Researchers from Korea's Hanyang University in Seoul and Chonnam National University in Gwangju announced that micro-robots, as envisioned, might be able to travel throughout the human bloodstream to help treat diseases in the future with the help of a new steering system.

Possibly introducing a new therapeutic technology, researchers hope these microbots that are less than one millimeter in size will one day be able travel throughout the human bloodstream “to deliver drugs to specific targets or seek out and destroy tumors, blood clots, and infections that can't be easily accessed in other ways.”

One of the main challenges in microbot deployment is developing a system to accurately maneuver them through the circulatory system.

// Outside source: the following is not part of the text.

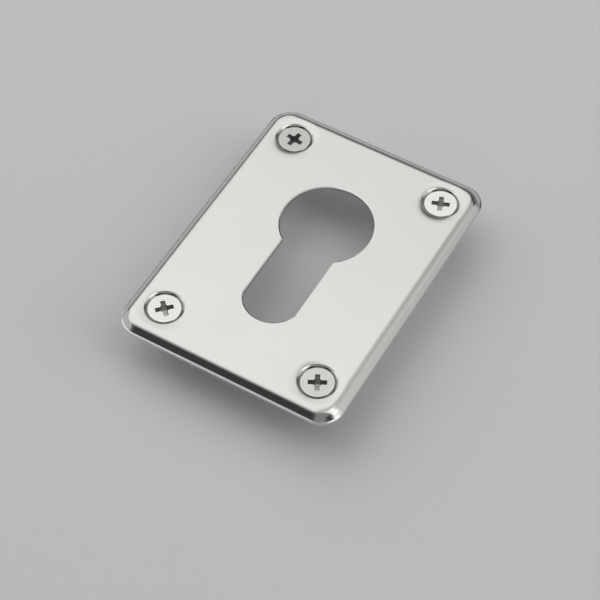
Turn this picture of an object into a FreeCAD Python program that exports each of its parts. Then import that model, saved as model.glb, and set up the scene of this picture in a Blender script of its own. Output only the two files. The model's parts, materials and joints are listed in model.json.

But the researchers described a new navigation system to help steer these micro-robots, in the AIP's Proceedings of the 56th Annual Conference on Magnetism and Magnetic Materials in the journal of Applied Physics.

They explained that the system uses an external magnetic field to generate two distinct types of microbot movements.

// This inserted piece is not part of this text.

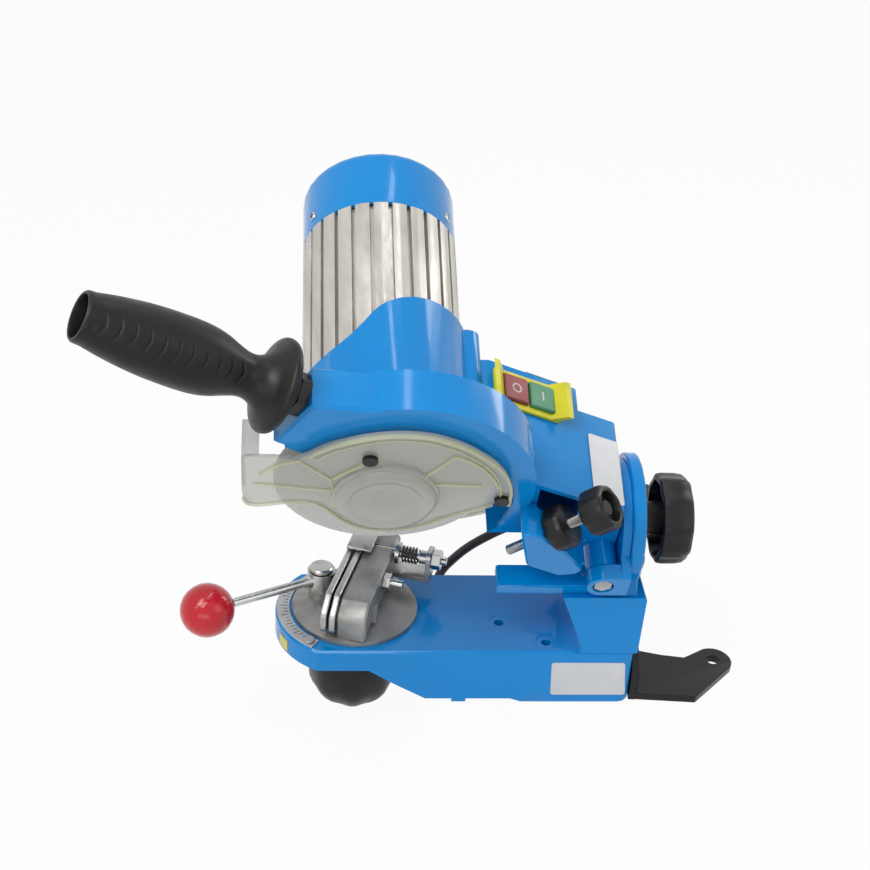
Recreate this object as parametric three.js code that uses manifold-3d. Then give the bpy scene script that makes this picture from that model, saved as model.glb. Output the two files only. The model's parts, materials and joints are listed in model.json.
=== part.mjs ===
// Electric chainsaw sharpener: a cast base with a swivelling chain vise, and a grinding arm that tilts and swings.
// Millimetres, Z up. The origin is on the base's underside, on its centre line, between the two bench bolts.
// +X points to the rear of the machine, -X to the operator, -Y to the side that the vise lever and depth stop show.

import * as THREE from 'three';
import { mergeVertices } from 'three/addons/utils/BufferGeometryUtils.js';
import Module from 'manifold-3d';

const wasm = await Module();
wasm.setup();

// Clearances
const gap = 0.3;               // between pieces that seat on each other
const running = 0.5;           // round a shaft, rod or pin that turns in its bore
const overrun = 4;             // how far a cutting body passes the face that it opens
const bury = 0.5;              // how far a joined body sinks into its neighbour in one casting

// Base casting
const baseRear = 77;           // X of the rear wall at the bench
const baseRearTop = 79.5;      // X of the rear wall at the column top
const baseHalf = 46;           // half width
const shelfZ = 46;             // top of the shelf
const shelfSkin = 6;
const baseWall = 5;
const noseRadius = 57;         // round front end about the vise axis
const viseX = -120;
const viseY = 4;
const noseBottom = 29;         // skirt height under the nose
const skirtBottom = 4;         // skirt height under the middle
const skirtStart = -111;       // where the skirt starts to drop
const skirtKnee = -90;
const skirtKneeZ = 15.5;
const skirtEnd = -70;          // where it has dropped
const nubX = -46;              // small front foot
const nubLength = 10;
const padSlopeStart = -9;      // rear pad: the part that stands on the bench
const padStart = 2;
const ribHalf = 5;             // cross rib at the origin
const benchBolts = [[-17, -11.5], [14.5, -34]];
const benchBoltHole = 7;
const washerSeat = 15;         // spot face round each bolt hole, across
const washerSeatDepth = 0.5;
const benchBossWall = 4.5;
const rearCorner = 8;          // radius of the rear upright corners
const viseStud = 6;
const viseBossRadius = 24;     // thick hub under the turntable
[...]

  • “Helical, or corkscrew-like, motions, which propel the microbots forward or backward, or even allow them to dig into blood clots or other obstructions.”
  • “Translational, or side-to-side motions, which allow the 'bots to, for example, veer into one side of a branched artery.”

The research team used this system during lab tests and accurately steered a microbot through an artificial blood vessel filled with water.

The researchers said that the work can be continued to the "precise and effective manipulation of a microbot in several organs of the human body, such as the central nervous system, the urinary system, the eye, and others."